Supplied information:

━━━━━━━━

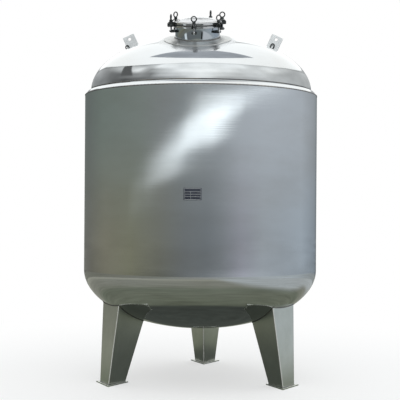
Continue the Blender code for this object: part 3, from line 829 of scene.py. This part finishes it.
def buildClamps():
    # At each joint: two ears with a headed pin, a threaded bolt with its eye, and a ring nut.
    top = lidTop - clamp["pivotHeight"]
    half, bore = clamp["eyeWidth"] / 2, clamp["shankRadius"] + gap
    inside, thick, pin = half + ears["clearance"], ears["thickness"], clamp["pinRadius"]
    tall, root, end = ears["height"] / 2, ears["root"], ears["round"]
    outline = np.concatenate([[(root, -tall), (end, -tall)],
                              arcPoints((end, 0), tall, -90, 90, 13)[1:-1],
                              [(end, tall), (root, tall)]])
    bracket = [plateAcross(outline, thick / 2, ears["edge"], side * (inside + thick / 2))
               for side in (-1, 1)]
    outside, wide = inside + thick + ears["pinHead"], ears["headRadius"]
    under = outside - ears["headDepth"]
    profile = eased([(0, -outside), (wide, -outside), (wide, -under), (pin, -under), (pin, under),
                     (wide, under), (wide, outside), (0, outside)], ears["pinEdge"], 2, loop=False)
    bracket.append(aboutPivot(turnedShell(profile, 24, closed=False)))

    ringCentre = nut["ringHeight"] - clamp["pivotHeight"]
    wireLow = ringCentre - nut["ringRadius"]
    shank = threaded(clamp["shankStart"], wireLow + clamp["shankEnd"], clamp["shankRadius"],
                     clamp["threadPitch"], clamp["threadDepth"])
    eye = eased(ringProfile(pin + gap, clamp["eyeRadius"], -half, half), clamp["eyeEdge"], 2)
    bolt = [aboutPivot(turnedShell(eye, 36)), gridFaces(capped(shank), False, True)]

    low = top + nut["slack"]
    high = low + nut["collarDepth"]
    (wide, rise), (narrow, reach) = nut["neckFoot"], nut["neckTop"]
    collar = eased([(bore, low), (nut["collarRadius"], low), (nut["collarRadius"], high),
                    (wide, high + rise), (narrow, wireLow + reach), (bore, wireLow + reach)],
                   nut["edges"], 3)
    turn = wholeTurn(48)
    ring = tube(upright(nut["ringRadius"], turn, ringCentre), upright(1, turn, 0), nut["wire"], 16,
                True)
    ringNut = [turnedShell(collar, 40), ring]
    for number, (place, twist) in enumerate(zip(places, nut["turns"]), 1):
        foot = (manwayPlace.inverted() @ place).translation
        angle = math.radians(90 + twist) - math.atan2(foot.x, -foot.y)
        addPiece(f"bracket_{number}", placedShells(bracket, place), darkSteel,
                 f"bolt_bracket_{number}")
        addPiece(f"bolt_{number}", placedShells(bolt, place), bright,
                 f"swing_bolt_{number}", f"clamp_{number}")
        addPiece(f"nut_{number}", placedShells(ringNut, place @ Matrix.Rotation(angle, 4, "Z")),
                 darkSteel, f"eye_nut_{number}", f"clamp_{number}")


# Lifting lugs and rod loops

lug = {"radii": (0.586, 0.606), "tilt": 25.0, "width": 0.104, "thickness": 0.012, "height": 0.13,
       "foot": -0.02, "hole": 0.014, "holeDrop": 0.031, "corner": 0.006, "edge": 0.0012,
       "spacing": 0.004, "weldOut": 0.001, "weldCorner": 0.003, "weldSpacing": 0.0012}
loop = {"radii": (0.628, 0.602), "front": 0.034, "spacing": 0.028, "height": 0.055, "wire": 0.005,
        "root": 0.012, "weldOut": 0.001, "weldUp": 0.0005}


def tiltedFoot(side, x, y, tilt):
    # A frame on the dome at (x, y) on that side, leaning outwards by that tilt.
    return (Matrix.Translation((side * x, y, float(domeHeight(x, y))))
            @ Matrix.Rotation(side * math.radians(tilt), 4, "Y"))


def buildLug(side, label, radius):
    # The plate's rays run from the hole's rim to its outline: at each turn the reach is the
    # distance to the nearest side, so u goes round the hole and v over the front and back.
    place = tiltedFoot(side, radius, 0.0, lug["tilt"])
    level = lug["height"] - lug["holeDrop"]
    half, top, low = lug["width"] / 2, lug["height"], lug["foot"]
    corners = eased([(half, low), (half, top), (-half, top), (-half, low)],
                    [0, lug["corner"], lug["corner"], 0], 6)
    path = resampled(corners, lug["spacing"])
    turn = np.arctan2(path[:, 1] - level, path[:, 0])
    hole = polar(lug["hole"], turn) + [0, level]
    t, edge = lug["thickness"] / 2, lug["edge"]
    away = unit(path - hole)
    order = [(hole, 0, t - edge), (hole, edge, t), (path, -edge, t), (path, 0, t - edge),
             (path, 0, edge - t), (path, -edge, -t), (hole, edge, -t), (hole, 0, edge - t)]
    grid = np.array([raised(points + away * inset, depth)[:, [0, 2, 1]]
                     for points, inset, depth in order])
    addPiece(f"lug_{label}", [gridFaces(placed(grid, place), True, True)], lugSteel,
             f"lifting_lug_{label}")
    w, d = half + lug["weldOut"], t + lug["weldOut"]
    foot = eased([(w, -d), (w, d), (-w, d), (-w, -d)], lug["weldCorner"])
    foot = resampled(foot, lug["weldSpacing"])
    path = onDome(foot, place, lug["weldOut"])
    addWeld(f"lug_weld_{label}", "satin_steel", ("lug", path, domeNormal(path)))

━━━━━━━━

Challenge: Copy all of the data. Keep every word exactly as it is.

Answer to the task:
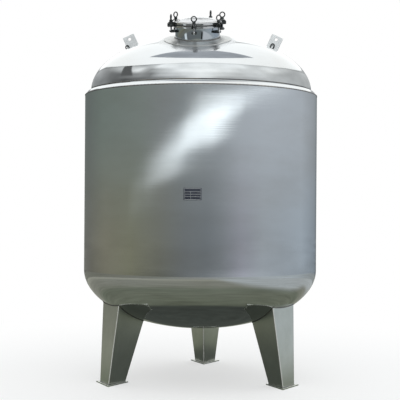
Continue the Blender code for this object: part 3, from line 829 of scene.py. This part finishes it.
def buildClamps():
    # At each joint: two ears with a headed pin, a threaded bolt with its eye, and a ring nut.
    top = lidTop - clamp["pivotHeight"]
    half, bore = clamp["eyeWidth"] / 2, clamp["shankRadius"] + gap
    inside, thick, pin = half + ears["clearance"], ears["thickness"], clamp["pinRadius"]
    tall, root, end = ears["height"] / 2, ears["root"], ears["round"]
    outline = np.concatenate([[(root, -tall), (end, -tall)],
                              arcPoints((end, 0), tall, -90, 90, 13)[1:-1],
                              [(end, tall), (root, tall)]])
    bracket = [plateAcross(outline, thick / 2, ears["edge"], side * (inside + thick / 2))
               for side in (-1, 1)]
    outside, wide = inside + thick + ears["pinHead"], ears["headRadius"]
    under = outside - ears["headDepth"]
    profile = eased([(0, -outside), (wide, -outside), (wide, -under), (pin, -under), (pin, under),
                     (wide, under), (wide, outside), (0, outside)], ears["pinEdge"], 2, loop=False)
    bracket.append(aboutPivot(turnedShell(profile, 24, closed=False)))

    ringCentre = nut["ringHeight"] - clamp["pivotHeight"]
    wireLow = ringCentre - nut["ringRadius"]
    shank = threaded(clamp["shankStart"], wireLow + clamp["shankEnd"], clamp["shankRadius"],
                     clamp["threadPitch"], clamp["threadDepth"])
    eye = eased(ringProfile(pin + gap, clamp["eyeRadius"], -half, half), clamp["eyeEdge"], 2)
    bolt = [aboutPivot(turnedShell(eye, 36)), gridFaces(capped(shank), False, True)]

    low = top + nut["slack"]
    high = low + nut["collarDepth"]
    (wide, rise), (narrow, reach) = nut["neckFoot"], nut["neckTop"]
    collar = eased([(bore, low), (nut["collarRadius"], low), (nut["collarRadius"], high),
                    (wide, high + rise), (narrow, wireLow + reach), (bore, wireLow + reach)],
                   nut["edges"], 3)
    turn = wholeTurn(48)
    ring = tube(upright(nut["ringRadius"], turn, ringCentre), upright(1, turn, 0), nut["wire"], 16,
                True)
    ringNut = [turnedShell(collar, 40), ring]
    for number, (place, twist) in enumerate(zip(places, nut["turns"]), 1):
        foot = (manwayPlace.inverted() @ place).translation
        angle = math.radians(90 + twist) - math.atan2(foot.x, -foot.y)
        addPiece(f"bracket_{number}", placedShells(bracket, place), darkSteel,
                 f"bolt_bracket_{number}")
        addPiece(f"bolt_{number}", placedShells(bolt, place), bright,
                 f"swing_bolt_{number}", f"clamp_{number}")
        addPiece(f"nut_{number}", placedShells(ringNut, place @ Matrix.Rotation(angle, 4, "Z")),
                 darkSteel, f"eye_nut_{number}", f"clamp_{number}")


# Lifting lugs and rod loops

lug = {"radii": (0.586, 0.606), "tilt": 25.0, "width": 0.104, "thickness": 0.012, "height": 0.13,
       "foot": -0.02, "hole": 0.014, "holeDrop": 0.031, "corner": 0.006, "edge": 0.0012,
       "spacing": 0.004, "weldOut": 0.001, "weldCorner": 0.003, "weldSpacing": 0.0012}
loop = {"radii": (0.628, 0.602), "front": 0.034, "spacing": 0.028, "height": 0.055, "wire": 0.005,
        "root": 0.012, "weldOut": 0.001, "weldUp": 0.0005}


def tiltedFoot(side, x, y, tilt):
    # A frame on the dome at (x, y) on that side, leaning outwards by that tilt.
    return (Matrix.Translation((side * x, y, float(domeHeight(x, y))))
            @ Matrix.Rotation(side * math.radians(tilt), 4, "Y"))


def buildLug(side, label, radius):
    # The plate's rays run from the hole's rim to its outline: at each turn the reach is the
    # distance to the nearest side, so u goes round the hole and v over the front and back.
    place = tiltedFoot(side, radius, 0.0, lug["tilt"])
    level = lug["height"] - lug["holeDrop"]
    half, top, low = lug["width"] / 2, lug["height"], lug["foot"]
    corners = eased([(half, low), (half, top), (-half, top), (-half, low)],
                    [0, lug["corner"], lug["corner"], 0], 6)
    path = resampled(corners, lug["spacing"])
    turn = np.arctan2(path[:, 1] - level, path[:, 0])
    hole = polar(lug["hole"], turn) + [0, level]
    t, edge = lug["thickness"] / 2, lug["edge"]
    away = unit(path - hole)
    order = [(hole, 0, t - edge), (hole, edge, t), (path, -edge, t), (path, 0, t - edge),
             (path, 0, edge - t), (path, -edge, -t), (hole, edge, -t), (hole, 0, edge - t)]
    grid = np.array([raised(points + away * inset, depth)[:, [0, 2, 1]]
                     for points, inset, depth in order])
    addPiece(f"lug_{label}", [gridFaces(placed(grid, place), True, True)], lugSteel,
             f"lifting_lug_{label}")
    w, d = half + lug["weldOut"], t + lug["weldOut"]
    foot = eased([(w, -d), (w, d), (-w, d), (-w, -d)], lug["weldCorner"])
    foot = resampled(foot, lug["weldSpacing"])
    path = onDome(foot, place, lug["weldOut"])
    addWeld(f"lug_weld_{label}", "satin_steel", ("lug", path, domeNormal(path)))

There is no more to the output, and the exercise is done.